仕事のときにはいくつか必要とされる能力があるけど、「捉える」という力は結構重要なものの一つだと思う。とくに私のような相談援助職と言われる仕事は会って数秒〜数分で把握すべきポイントが自分の中に複数入ってこないようではあまりセンスはないのではないか、と思う。
会って話す事が多いから情報量は多い。
私の場合は持ち物、服、声のトーン、言葉遣いで大雑把なところを把握して徐々に会話を重ねて、相手なりの人間関係の築き方を分析していく。
まあ、意識して対応することもあればバタバタと挨拶だけしてあんまり細かなことを考えないこともある。こうしなくちゃというものはそんなにないから。
ただ、大事なのは自分なりに「この人はこう、ああだ」と捉えたものはあくまで私の中の印象であり、そこには何の色もない、ということだと思っている。
たとえば身なりがあまりきれいじゃないとか、言葉遣いが悪いとか、そういうこともあるけど、どんな仕事なんだろう、職場から駆けつけたのかなとかそういうことは考えるけど「良い悪い」みたいなことはほぼ思わない。
ほぼ、というのは「ああ、この人は家族とあまりいい関係じゃないかも」という程度のことは思う。

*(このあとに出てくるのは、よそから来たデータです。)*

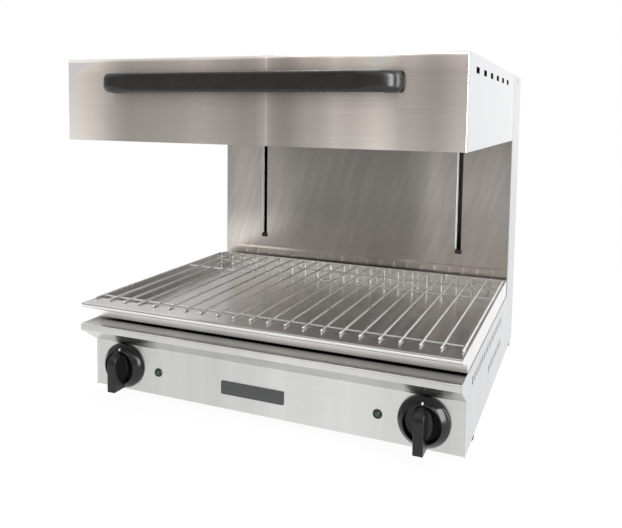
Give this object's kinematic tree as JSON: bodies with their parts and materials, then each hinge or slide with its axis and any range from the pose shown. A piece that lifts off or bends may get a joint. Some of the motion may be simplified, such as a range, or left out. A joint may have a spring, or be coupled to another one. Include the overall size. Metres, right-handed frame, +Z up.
{
  "type": "cheese melter",
  "caption": "Countertop rise-and-fall cheese melter: a counterweighted heated hood slides down a rear column over a pull-out drip tray with a wire rack, on a case with turn knobs.",
  "frame": {"origin": "middle of the object's footprint box, on the surface that the feet stand on", "axes": "+Z up, -Y towards the front with the knobs and handle, +X to the right seen from the front"},
  "size_m": [0.6, 0.6464, 0.534],
  "materials": {
    "stainless": "satin brushed, fine horizontal grain",
    "plain_steel": "plain mill finish",
    "rubber_black": "matt",
    "screw_steel": "bright zinc",
    "chromed_wire": "bright chromed wire",
    "bright_reflector": "bright, slightly heat-tinted",
    "blanket": "mineral fibre",
    "element_sheath": "dark oxidised sheath",
    "handle_plastic": "glossy black moulding",
    "knob_plastic": "glossy black moulding",
    "black_steel": "satin black paint",
    "bush_bronze": "machined",
    "ground_rod": "ground and hard chromed",
    "pulley_alloy": "turned",
    "cast_weight": "as cast",
    "cable_steel": "stranded cable",
    "regulator_body": "moulded cream",
    "lamp_black": "satin black",
    "lens_green": "dark green lens, unlit",
    "plate_dark": "satin dark grey, bare"
  },
  "bodies": {
    "stand": {"side_panel_left": "stainless", "side_panel_right": "stainless", "front_panel": "stainless", "deck_plate": "stainless", "base_plate": "plain_steel", "feet": "rubber_black", "column_front": "stainless", "slot_buffers": "rubber_black", "back_cover": "stainless", "column_cap": "stainless", "case_screws": "screw_steel", "guide_rod_left": "ground_rod", "guide_rod_right": "ground_rod", "top_rail": "black_steel", "bottom_rail": "black_steel", "pulley_bracket_left": "black_steel", "pulley_bracket_right": "black_steel", "pulley_axle_left": "ground_rod", "pulley_axle_right": "ground_rod", "weight_channel_left": "plain_steel", "weight_channel_right": "plain_steel", "lift_cables": "cable_steel", "cable_bends": "cable_steel", "weight_cable_left": "cable_steel", "weight_cable_right": "cable_steel", "regulator_left": "regulator_body", "regulator_right": "regulator_body", "lamp_bezel_left": "lamp_black", "lamp_bezel_right": "lamp_black", "lamp_lens_left": "lens_green", "lamp_lens_right": "lens_green", "name_plate": "plate_dark", "terminal_block": "regulator_body", "cable_gland": "lamp_black"},
    "hood": {"hood_shell": "stainless", "hood_back": "stainless", "heat_reflector": "bright_reflector", "insulation_blanket": "blanket", "element_left": "element_sheath", "element_right": "element_sheath", "element_combs": "bright_reflector", "handle": "handle_plastic", "hood_bolts": "screw_steel", "lift_arm_left": "black_steel", "lift_arm_right": "black_steel", "lift_carriage": "black_steel", "guide_bush_left": "bush_bronze", "guide_bush_right": "bush_bronze"},
    "tray": {"drip_tray": "stainless"},
    "rack": {"wire_rack": "chromed_wire"},
    "knob_left": {"knob_left": "knob_plastic", "spindle_left": "bush_bronze"},
    "knob_right": {"knob_right": "knob_plastic", "spindle_right": "bush_bronze"},
    "pulley_left": {"pulley_left": "pulley_alloy"},
    "pulley_right": {"pulley_right": "pulley_alloy"},
    "counterweight_left": {"counterweight_left": "cast_weight"},
    "counterweight_right": {"counterweight_right": "cast_weight"}
  },
  "joints": [
    {"name": "hood_lift", "type": "slide", "parent": "stand", "child": "hood", "axis": [0, 0, -1], "range_m": [0, 0.22], "deforming": ["lift_cables"]},
    {"name": "counterweight_left_rise", "type": "slide", "parent": "stand", "child": "counterweight_left", "axis": [0, 0, 1], "range_m": [0, 0.2205], "deforming": ["weight_cable_left"]},
    {"name": "counterweight_right_rise", "type": "slide", "parent": "stand", "child": "counterweight_right", "axis": [0, 0, 1], "range_m": [0, 0.2205], "deforming": ["weight_cable_right"]},
    {"name": "pulley_left_turn", "type": "hinge", "parent": "stand", "child": "pulley_left", "pos_m": [-0.11, 0.2574, 0.48865], "axis": [1, 0, 0], "range_deg": [0, 410]},
    {"name": "pulley_right_turn", "type": "hinge", "parent": "stand", "child": "pulley_right", "pos_m": [0.11, 0.2574, 0.48865], "axis": [1, 0, 0], "range_deg": [0, 410]},
    {"name": "knob_left_turn", "type": "hinge", "parent": "stand", "child": "knob_left", "pos_m": [-0.245, -0.23175, 0.05], "axis": [0, 1, 0], "range_deg": [0, 270]},
    {"name": "knob_right_turn", "type": "hinge", "parent": "stand", "child": "knob_right", "pos_m": [0.245, -0.23175, 0.05], "axis": [0, 1, 0], "range_deg": [0, 270]},
    {"name": "tray_slide", "type": "slide", "parent": "stand", "child": "tray", "axis": [0, -1, 0], "range_m": [0, 0.3]},
    {"name": "rack_lift", "type": "slide", "parent": "tray", "child": "rack", "axis": [0, 0, 1], "range_m": [0, 0.034]}
  ],
  "couplings": [
    {"joint": "counterweight_left_rise", "follows": "hood_lift", "ratio": 1},
    {"joint": "pulley_left_turn", "follows": "hood_lift", "rad_per_m": 32.103},
    {"joint": "counterweight_right_rise", "follows": "hood_lift", "ratio": 1},
    {"joint": "pulley_right_turn", "follows": "hood_lift", "rad_per_m": 32.103}
  ]
}
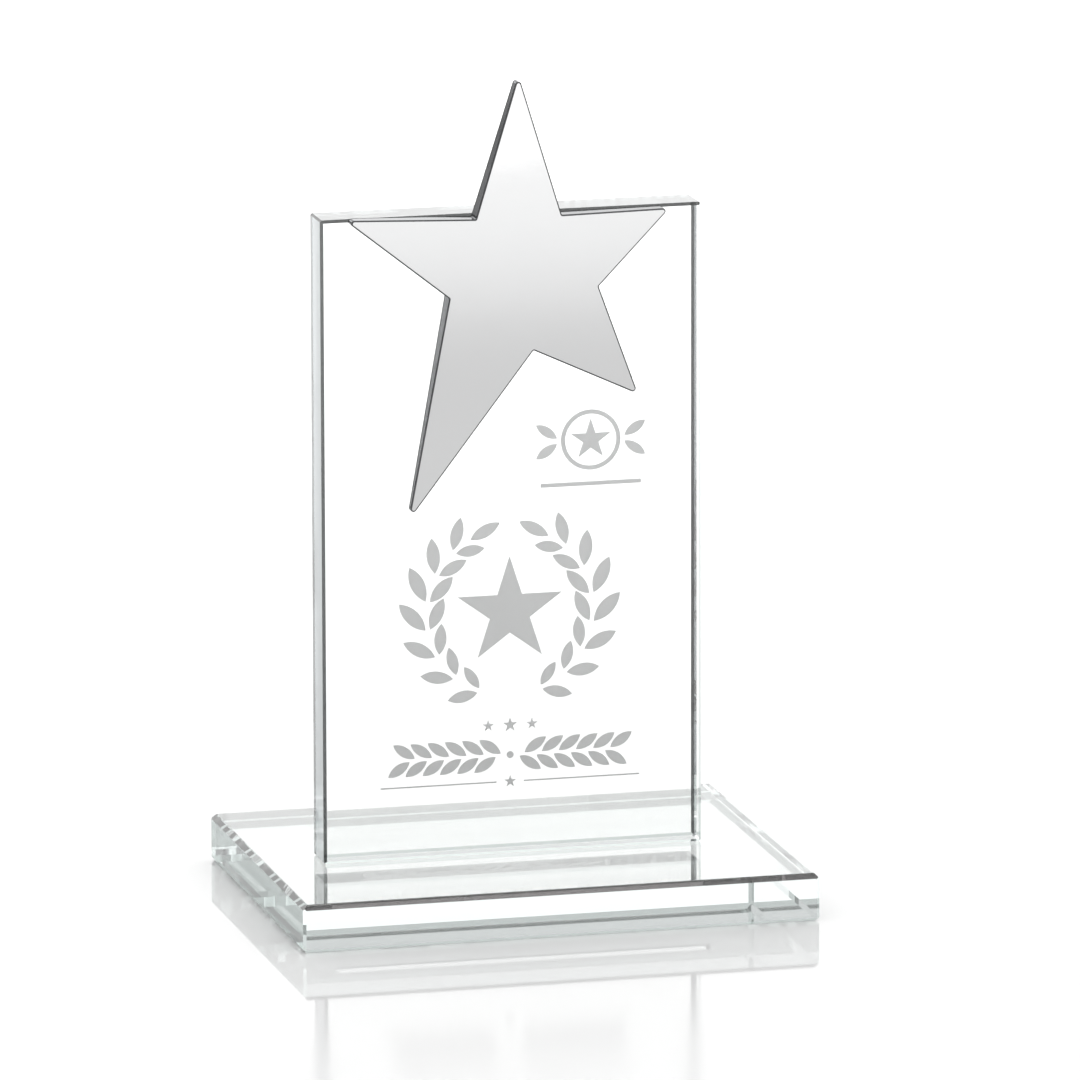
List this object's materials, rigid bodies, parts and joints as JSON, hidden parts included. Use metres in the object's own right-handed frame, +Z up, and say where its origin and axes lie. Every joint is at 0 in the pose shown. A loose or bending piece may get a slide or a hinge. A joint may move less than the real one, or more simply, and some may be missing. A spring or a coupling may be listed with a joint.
{
  "type": "star trophy",
  "caption": "Upright bevelled glass panel bonded to a bevelled glass base, with a chrome-plated star on its front that rises above the top edge and points one long leg down to the left.",
  "frame": {"origin": "centre of the base's underside, which stands on the table", "axes": "+Z up, the star and the etching face -Y, +X to the right as seen from the front"},
  "size_m": [0.164, 0.127, 0.2592],
  "materials": {
    "clear_glass": "low-iron plate, polished faces and polished bevels",
    "clear_adhesive": "clear cured adhesive film",
    "chrome_plate": "bright plated, softly crowned"
  },
  "bodies": {
    "root": {"base": "clear_glass", "panel": "clear_glass", "base_bond": "clear_adhesive", "star": "chrome_plate", "star_bond": "clear_adhesive"}
  },
  "joints": []
}
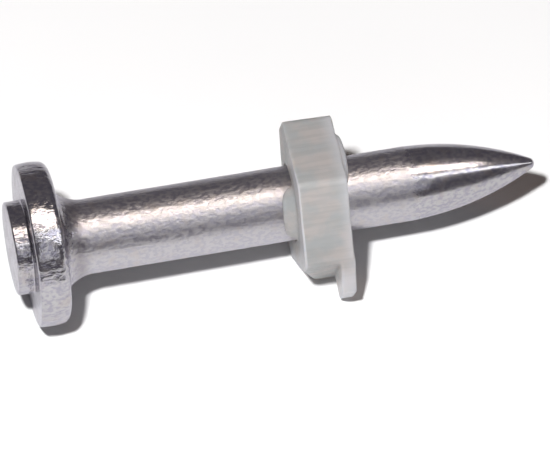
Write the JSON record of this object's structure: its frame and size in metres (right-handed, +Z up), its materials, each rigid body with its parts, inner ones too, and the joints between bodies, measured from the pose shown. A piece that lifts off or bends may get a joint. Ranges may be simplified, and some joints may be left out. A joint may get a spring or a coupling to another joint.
{
  "type": "powder-actuated drive pin with guide collar",
  "caption": "Headed steel drive pin with a stepped head and an ogive point, carrying a translucent hexagonal plastic guide collar that slides on its shank.",
  "frame": {"origin": "centre of the strike face, the flat outer face of the boss on the head", "axes": "+X along the pin from the strike face to the point, +Z up with the pin lying on its side and one flat of the collar facing down"},
  "size_m": [0.0262, 0.0088, 0.0082],
  "materials": {
    "pin_steel": "zinc-plated, frosted shank with a smooth point",
    "collar_plastic": "natural milky translucent, satin moulded"
  },
  "bodies": {
    "pin": {"drive_pin": "pin_steel"},
    "collar": {"guide_collar": "collar_plastic"}
  },
  "joints": [
    {"name": "collar_slide", "type": "slide", "parent": "pin", "child": "collar", "axis": [1, 0, 0], "range_m": [-0.0095, 0.0034]}
  ]
}
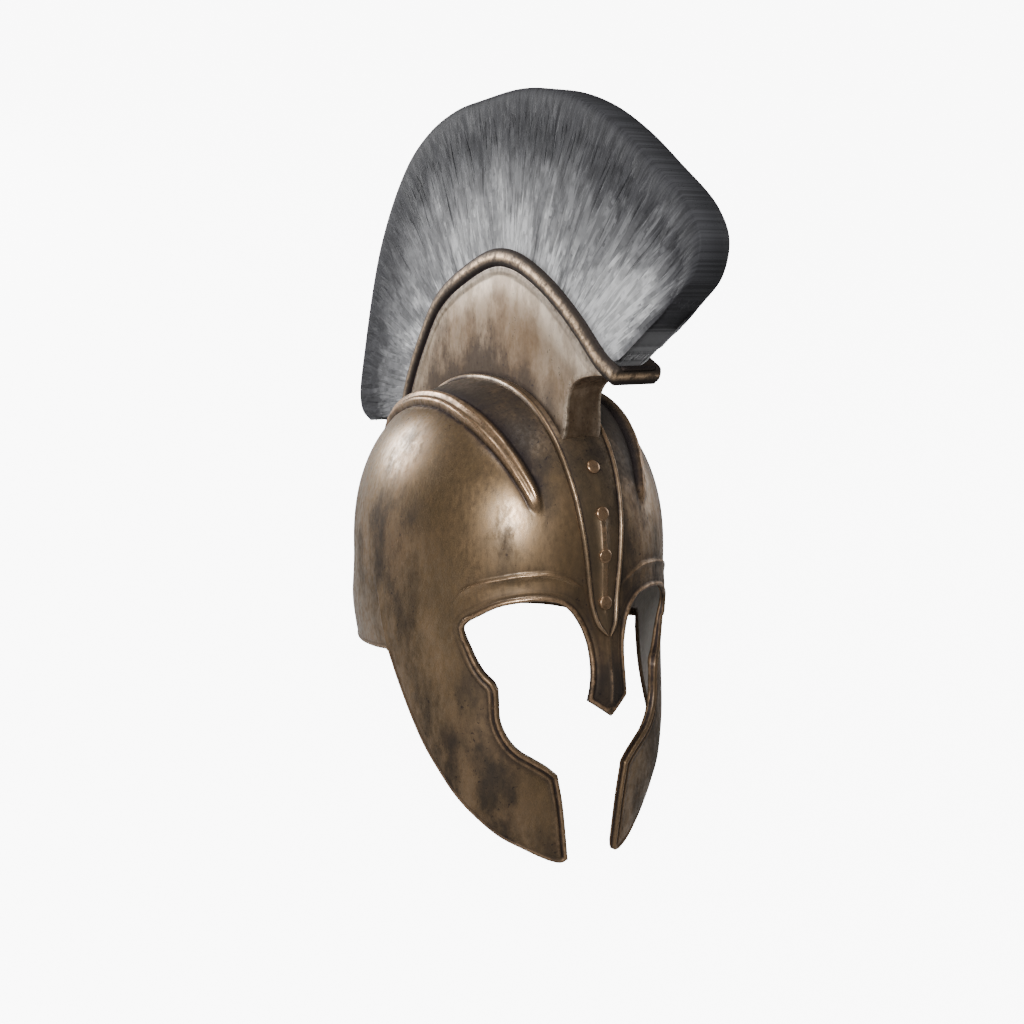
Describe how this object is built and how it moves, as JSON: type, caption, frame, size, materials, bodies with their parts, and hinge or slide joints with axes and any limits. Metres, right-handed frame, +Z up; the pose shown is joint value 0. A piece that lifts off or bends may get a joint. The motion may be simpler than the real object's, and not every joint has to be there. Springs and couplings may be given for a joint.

以前に細かくて細かくて、書類も1行ごとにつかえてしまい、全部質問するような家族がいた。そういう人も不安の裏返しだし、ただただ丁寧に説明していくしかない。不安なものは一つ一つオセロをひっくり返すように安心に変えていくしかない。
とある患者さんのことでカンファレンスをしていた時に、若手の主治医が「あの手の人は要求がエスカレートするんで!」と面倒くさそうに言っていた。面倒くさいと思っているその心は患者さんに伝わっている。
単純に「不安が募りやすい人である」ということだけで十分であり、それに対して「不安を和らげるには」ということは考えるべきだけど、面倒くさいから逃げたいと思ってしまうのであれば、それは言葉以上に相手に伝わる。
社会福祉士の勉強の中で「非審判的態度」というのを面接の態度として重要であることを習う。その重要性は自分が支援の軸をぶらさないために、自分がきちんと相手に向かい合うために必要な態度。
こうした能力というか技術というかセンスって、別に仕事の場面に限らずとても大事だなと思う。
相手を捉えて受け止める。
これができないと、なかなかどんな仕事をしていてもきっと苦労するんだろうな。